So we’ve had an impact on it. I’m proud of my work on financial things and financial services modernization. Gramm-Leach-Bliley did knock down barriers that never made any sense, that were unstable from the depression.

And of course [Sen.] Zell [Miller of Georgia] and I were very active in the presidential tax cut, and there were lots of little things in the middle.

Novak: Having said that, if you could go back to 1980 and say we’re going to elect Ronald Reagan President and we’re going have Republican Presidents again for 14 years, we’re going to have Republican control of the House of Representatives eight years. Republican control of the Senate for six and a half years, and then you look at what was accomplished with all that. Can you really say you have changed the way the country’s governed and the direction we’re going?
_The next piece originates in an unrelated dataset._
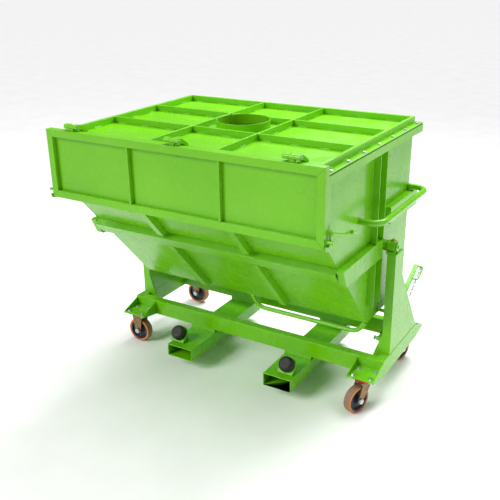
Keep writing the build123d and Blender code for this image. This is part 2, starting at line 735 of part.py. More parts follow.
RAIL_LOW = LID_LOW + SHEET
RAIL_WIDE = 20.0
RIB_WIDE = 12.0
with BuildPart() as lid_frame:
    rail_high = LID_HIGH - RAIL_LOW
    x_in, y_in = TUB_HALF - RAIL_WIDE, LID_REAR - RAIL_WIDE
    corners_out = ((-TUB_HALF, LID_FRONT), (TUB_HALF, LID_FRONT), (TUB_HALF, LID_REAR), (-TUB_HALF, LID_REAR))
    corners_in = ((-x_in, -y_in), (x_in, -y_in), (x_in, y_in), (-x_in, y_in))
    for i in range(4):
        j = (i + 1) % 4
        mitred_tube(
            flat(RAIL_LOW), (corners_out[i], corners_out[j]), (corners_in[i], corners_in[j]), rail_high
        )
    half = RIB_WIDE / 2
    y_end = y_in - 2 * GAP
    for x in (-RIB_X, RIB_X):
        tube_along_y((x - half, x + half), (-y_end, y_end), (RAIL_LOW, LID_HIGH))
    x_end = x_in - 2 * GAP
    for y in (-RIB_Y, RIB_Y):
        for x in (
            (-x_end, -RIB_X - half - 2 * GAP),
            (-RIB_X + half + 2 * GAP, RIB_X - half - 2 * GAP),
            (RIB_X + half + 2 * GAP, x_end),
        ):
            tube_along_x(x, (y - half, y + half), (RAIL_LOW, LID_HIGH))
save(lid_frame, "lid_frame")

with BuildPart() as filling_collar:
    rod((0, 0, RAIL_LOW), (0, 0, COLLAR_TOP), COLLAR_R)
    rod((0, 0, RAIL_LOW), (0, 0, COLLAR_TOP), COLLAR_R - SHEET, Mode.SUBTRACT)
save(filling_collar, "filling_collar")

with BuildPart() as lid_seal:
    bar((-RIM_OUT + 3, RIM_OUT - 3), (TUB_FRONT + 2, RIM_REAR - 3), (RIM_TOP, LID_LOW))
    bar((-TUB_HALF - 3, TUB_HALF + 3), (TUB_FRONT + 25, TUB_REAR + 3), (RIM_TOP, LID_LOW), Mode.SUBTRACT)
    for x, y in LID_BOLTS:
        rod((x, y, RIM_TOP - 1), (x, y, LID_LOW + 1), BOLT_R + 0.5, Mode.SUBTRACT)
save(lid_seal, "lid_seal")

with BuildPart() as lid_bolts:
    for x, y in LID_BOLTS:
        rod((x, y, RIM_TOP - 14), (x, y, RAIL_LOW), BOLT_R)
        rod((x, y, RAIL_LOW), (x, y, RAIL_LOW + 2), 10)
        hexagon((x, y, RAIL_LOW + 2), (x, y, RAIL_LOW + 8.4), 17)
save(lid_bolts, "lid_bolts")

# ---------------------------------------------------------------- front flap and its hinges
with BuildPart() as flap_frame:
    plane = front(FLAP_BACK)
    outer = (
        (-FLAP_HALF, FLAP_LOW),
        (FLAP_HALF, FLAP_LOW),
        (FLAP_HALF, FLAP_TOP),
        (-FLAP_HALF, FLAP_TOP),
    )
    x_in, low_in, high_in = FLAP_HALF - TUBE, FLAP_LOW + TUBE, FLAP_TOP - TUBE
    inner = ((-x_in, low_in), (x_in, low_in), (x_in, high_in), (-x_in, high_in))
    for i in range(4):
        j = (i + 1) % 4
        mitred_tube(plane, (outer[i], outer[j]), (inner[i], inner[j]), TUBE)
    for x in (-MULLION_X, MULLION_X):
        bar(
            (x - MULLION_WIDE / 2, x + MULLION_WIDE / 2),
            (FLAP_FRONT, FLAP_FRONT + PANEL_IN - GAP),
            (low_in + 2 * GAP, high_in - 2 * GAP),
        )
save(flap_frame, "flap_frame")

with BuildPart() as flap_panels:
    bar(
        (-x_in + GAP, x_in - GAP),
        (FLAP_FRONT + PANEL_IN, FLAP_FRONT + PANEL_IN + SHEET),
        (low_in + GAP, high_in - GAP),
    )
save(flap_panels, "flap_panels")

KNUCKLE = 30.0
with BuildPart() as hinge_brackets:
    for middle in HINGE_X:
        for low_x in (middle - 1.5 * KNUCKLE, middle + 0.5 * KNUCKLE):
            outline = (
                (HINGE_Y, HINGE_Z + HINGE_R),
                (HINGE_Y + 16, HINGE_Z + HINGE_R),
                (LID_FRONT + 17, LID_HIGH + 10),
                (LID_FRONT + 17, LID_HIGH),
                (LID_FRONT, LID_HIGH),
                (HINGE_Y + 20, FLAP_TOP + 8),
                (HINGE_Y, HINGE_Z - HINGE_R),
            )
            prism(side(low_x), outline, KNUCKLE)
            rod((low_x, HINGE_Y, HINGE_Z), (low_x + KNUCKLE, HINGE_Y, HINGE_Z), HINGE_R)
        ends = [(middle + end * 1.5 * KNUCKLE, HINGE_Y, HINGE_Z) for end in (-1, 1)]
        rod(*ends, HINGE_PIN_R, Mode.SUBTRACT)
save(hinge_brackets, "hinge_brackets")

with BuildPart() as hinge_pins:
    for middle in HINGE_X:
        rod(
            (middle - 1.5 * KNUCKLE - 3, HINGE_Y, HINGE_Z),
            (middle + 1.5 * KNUCKLE + 3, HINGE_Y, HINGE_Z),
            HINGE_PIN_R,
        )
save(hinge_pins, "hinge_pins")

with BuildPart() as hinge_straps:
    for middle in HINGE_X:
        x = (middle - KNUCKLE / 2 + 0.8, middle + KNUCKLE / 2 - 0.8)
        bar(x, (HINGE_Y - 6, HINGE_Y + 6), (FLAP_TOP, HINGE_Z))
        rod((x[0], HINGE_Y, HINGE_Z), (x[1], HINGE_Y, HINGE_Z), HINGE_R)
        rod((x[0], HINGE_Y, HINGE_Z), (x[1], HINGE_Y, HINGE_Z), HINGE_PIN_R + RUN, Mode.SUBTRACT)
save(hinge_straps, "hinge_straps")

with BuildPart() as keeper_pins:
    for hand in (-1, 1):
        rod((hand * FLAP_HALF, HINGE_Y, KEEPER_Z), (hand * (FLAP_HALF + 3), HINGE_Y, KEEPER_Z), 13)
        rod((hand * FLAP_HALF, HINGE_Y, KEEPER_Z), (hand * (FLAP_HALF + 38), HINGE_Y, KEEPER_Z), KEEPER_R)
save(keeper_pins, "keeper_pins")

# ---------------------------------------------------------------- flap latches
LATCH_IN = 826.0
LATCH_THICK = 8.0

for label, hand in (("left", -1), ("right", 1)):
    low_x = min(hand * LATCH_IN, hand * (LATCH_IN + LATCH_THICK))
    with BuildPart() as latch:
        hook = (
            (LATCH_Y + 16, LATCH_Z + 12),
            (LATCH_Y - 8, LATCH_Z + 66),
            (LATCH_Y - 34, LATCH_Z + 62),
            (LATCH_Y - 14, LATCH_Z + 14),
            (LATCH_Y - 26, LATCH_Z + 2),
            (LATCH_Y - 44, LATCH_Z - 6),
            (LATCH_Y - 52, LATCH_Z - 4),
            (LATCH_Y - 60, LATCH_Z + 2),
            (LATCH_Y - 70, LATCH_Z - 4),
            (LATCH_Y - 64, LATCH_Z - 22),
            (LATCH_Y - 40, LATCH_Z - 28),
            (LATCH_Y - 10, LATCH_Z - 20),
            (LATCH_Y + 14, LATCH_Z - 12),
        )
        prism(side(low_x), hook, LATCH_THICK)
        rod((low_x, LATCH_Y, LATCH_Z), (low_x + LATCH_THICK, LATCH_Y, LATCH_Z), 20)
        handle_x = hand * (LATCH_IN + LATCH_THICK + 7)
        path = (
            (handle_x, LATCH_Y - 30, LATCH_Z + 56),
            (handle_x, -504, 1198),
            (handle_x, -424, 1188),
            (handle_x + hand * 32, -424, 1188),
            (handle_x + hand * 32, -486, 1214),
        )
        bent_rod(path, 14, 9)
        high_x = low_x + LATCH_THICK
        rod((low_x - 1, LATCH_Y, LATCH_Z), (high_x + 1, LATCH_Y, LATCH_Z), 8 + RUN, Mode.SUBTRACT)
    save(latch, f"latch_{label}")

with BuildPart() as tub_pins:
    for hand in (-1, 1):
        rod((hand * RIM_OUT, LATCH_Y, LATCH_Z), (hand * (LATCH_IN - 1), LATCH_Y, LATCH_Z), 16)
        rod((hand * RIM_OUT, LATCH_Y, LATCH_Z), (hand * (LATCH_IN + LATCH_THICK + 2), LATCH_Y, LATCH_Z), 8)
    rod((TUB_HALF, LOCK_PIN_Y, LOCK_PIN_Z), (TUB_HALF + 43, LOCK_PIN_Y, LOCK_PIN_Z), 10)
    rod((TUB_HALF, LOCK_PIN_Y, LOCK_PIN_Z), (TUB_HALF + 5, LOCK_PIN_Y, LOCK_PIN_Z), 19)
save(tub_pins, "tub_pins")

# ---------------------------------------------------------------- tipping lock
LEVER_IN = 796.0
LEVER_OUT = 826.0

with BuildPart() as lever_pivot:
    bar((STAND_IN - 4, STAND_IN), (LEVER_Y - 13, LEVER_Y + 30), (LEVER_Z - 30, LEVER_Z + 30))
    rod((774, LEVER_Y, LEVER_Z), (STAND_IN - 4, LEVER_Y, LEVER_Z), LEVER_PIN_R)
    rod((774, LEVER_Y, LEVER_Z), (779, LEVER_Y, LEVER_Z), 13)
save(lever_pivot, "lever_pivot")

LEVER_TOP = [(LEVER_Y, LEVER_Z + 5), (430.0, 462.0), (694.0, 606.0)]
with BuildPart() as lock_lever:
    lower = [(y + 5, z - 10) for y, z in reversed(LEVER_TOP)]
    prism(side(LEVER_IN), LEVER_TOP + lower, LEVER_OUT - LEVER_IN)
    rod((LEVER_IN - 4, LEVER_Y, LEVER_Z), (LEVER_OUT, LEVER_Y, LEVER_Z), 14)
    finger = (
        (LEVER_Y + 62, LEVER_Z + 22),
        (LEVER_Y + 78, LEVER_Z + 146),
        (LEVER_Y + 96, LEVER_Z + 146),
        (LEVER_Y + 104, LEVER_Z + 38),
    )
    prism(side(LEVER_IN), finger, 10.0)
    rod((LEVER_IN - 5, LEVER_Y, LEVER_Z), (LEVER_OUT + 1, LEVER_Y, LEVER_Z), LEVER_PIN_R + RUN, Mode.SUBTRACT)
    grip = (
        (LEVER_OUT - 4, 687, 598),
        (LEVER_OUT + 32, 687, 598),
        (LEVER_OUT + 32, 598, 549),
        (LEVER_OUT - 4, 598, 549),
    )
    bent_rod(grip, 14, 5)
save(lock_lever, "lock_lever")

LINK_WIRE = 2.8
LINK_STRAIGHT = 9.0  # half of a link's straight side, along the wire's centre line
LINK_BEND = 6.6
LINK_PITCH = 2 * (LINK_STRAIGHT + LINK_BEND - LINK_WIRE) - 0.3
LINK_COUNT = 8
RING_R = 14.0
CHAIN_X = 842.0


def link(centre, lengthways, broad):
    """One chain link: a closed oval of round wire about its centre."""
    with BuildSketch(Plane(centre, x_dir=lengthways, z_dir=lengthways.cross(broad))) as oval:
        SlotCenterToCenter(2 * LINK_STRAIGHT, 2 * LINK_BEND)
    with BuildSketch(Plane(centre + broad * LINK_BEND, z_dir=lengthways)) as wire:
        Circle(LINK_WIRE)
    sweep(wire.sketch, path=oval.sketch.faces()[0].outer_wire())


with BuildPart() as lever_chain:
    grip_bar = at(CHAIN_X, grip[0][1], grip[0][2])
    ring_centre = grip_bar + Vector(0, 2, -6)
    with BuildSketch(Plane(ring_centre + Vector(0, RING_R, 0), x_dir=(0, 1, 0), z_dir=(0, 0, 1))) as wire:
        Circle(LINK_WIRE)
    revolve(wire.sketch, axis=Axis(ring_centre, (1, 0, 0)), revolution_arc=360)
    down = (at(CHAIN_X, 484, 452) - ring_centre).normalized()
    first = ring_centre + down * (RING_R + LINK_STRAIGHT + LINK_BEND - 2 * LINK_WIRE - 0.3)
    across = down.cross(Vector(1, 0, 0))
    for i in range(LINK_COUNT):
        link(first + down * (i * LINK_PITCH), down, Vector(1, 0, 0) if i % 2 == 0 else across)
save(lever_chain, "lever_chain")
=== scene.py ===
"""The looks of a tipping waste container: rounded steelwork, weld beads, paint, zinc, rubber and castors."""

import json
import math

import bmesh
import bpy
from mathutils import Matrix, Vector, noise

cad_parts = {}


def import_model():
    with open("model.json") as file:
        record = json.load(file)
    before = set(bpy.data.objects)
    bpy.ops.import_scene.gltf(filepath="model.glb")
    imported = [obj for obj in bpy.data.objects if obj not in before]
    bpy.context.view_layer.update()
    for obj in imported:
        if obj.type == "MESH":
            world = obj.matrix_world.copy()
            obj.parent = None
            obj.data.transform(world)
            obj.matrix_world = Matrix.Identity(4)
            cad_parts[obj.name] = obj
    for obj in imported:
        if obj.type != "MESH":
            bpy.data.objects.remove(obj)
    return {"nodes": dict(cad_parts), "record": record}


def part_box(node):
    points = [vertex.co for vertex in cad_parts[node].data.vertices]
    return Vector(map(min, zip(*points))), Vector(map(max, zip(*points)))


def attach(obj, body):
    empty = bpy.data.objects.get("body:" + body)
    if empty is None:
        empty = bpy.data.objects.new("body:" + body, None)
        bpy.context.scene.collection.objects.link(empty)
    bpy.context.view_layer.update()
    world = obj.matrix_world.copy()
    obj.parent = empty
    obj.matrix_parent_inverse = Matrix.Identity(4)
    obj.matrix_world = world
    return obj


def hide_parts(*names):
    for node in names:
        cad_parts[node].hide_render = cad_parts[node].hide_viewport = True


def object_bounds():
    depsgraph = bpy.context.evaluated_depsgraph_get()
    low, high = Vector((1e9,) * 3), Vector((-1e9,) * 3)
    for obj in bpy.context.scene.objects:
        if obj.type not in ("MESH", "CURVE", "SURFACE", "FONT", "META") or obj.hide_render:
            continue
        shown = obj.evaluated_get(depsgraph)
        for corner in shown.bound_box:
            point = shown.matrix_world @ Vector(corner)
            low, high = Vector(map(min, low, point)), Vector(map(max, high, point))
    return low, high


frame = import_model()
CAD_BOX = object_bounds()
RECORD = frame["record"]
NODES = frame["nodes"]
BODY_OF = {node: body for body, nodes in RECORD["behaviour"]["bodies"].items() for node in nodes}
SLOT_OF = {part["node"]: part["material_slot"] for part in RECORD["subparts"]}
MM = 0.001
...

Gramm: Well, I think it’s easy to be disappointed when you look at what is possible. This is the greatest country in the history of the world. And I’m proud to have served it. But it could be greater. We could have much broader-based opportunities, we could have a lot more freedom, we could have lot more successful people. If our policies were more enlightened.

So yeah, could it have been done better? Yes. Should it have been done better? Yes. Are the country and the world much better off today than it was when I came in 1979 in January? I would argue by almost any standard, yes.

People have got more confidence in themselves and less confidence in government. The tax burden is dramatically lower in terms of what people get to keep. When I came, you know, it was sort of out of fashion to be too pro-American. You had all this guilt in foreign policy. It was at the peak of Carter talking. Well, what drew me into politics was all this Carter business about "We’ve got to learn to live on less; the joy ride is over."

We could have and should have done more. There’s certainly a conservative agenda out there to be pursued.

Novak: Do you see the Republican Party kind of sliding into a non-agenda party?

Gramm: Well I think Democrats, at least in my political experience, have always had a longer-term view of what they want. They want more government. They understand that the growth of government helps empower them politically.

Republicans have not understood as well that we want more opportunities. Because opportunity empowers us politically and because one of the reasons I have been so comfortable being a Republican is what is good for us is good for America.

Often Democrats have to cheer against America for something good to happen, and that is a position that I could never feel comfortable with. One of the things I’ve always done, is I’ve always looked at every issue that’s come along and said, "Is this creating the America I came here to create?"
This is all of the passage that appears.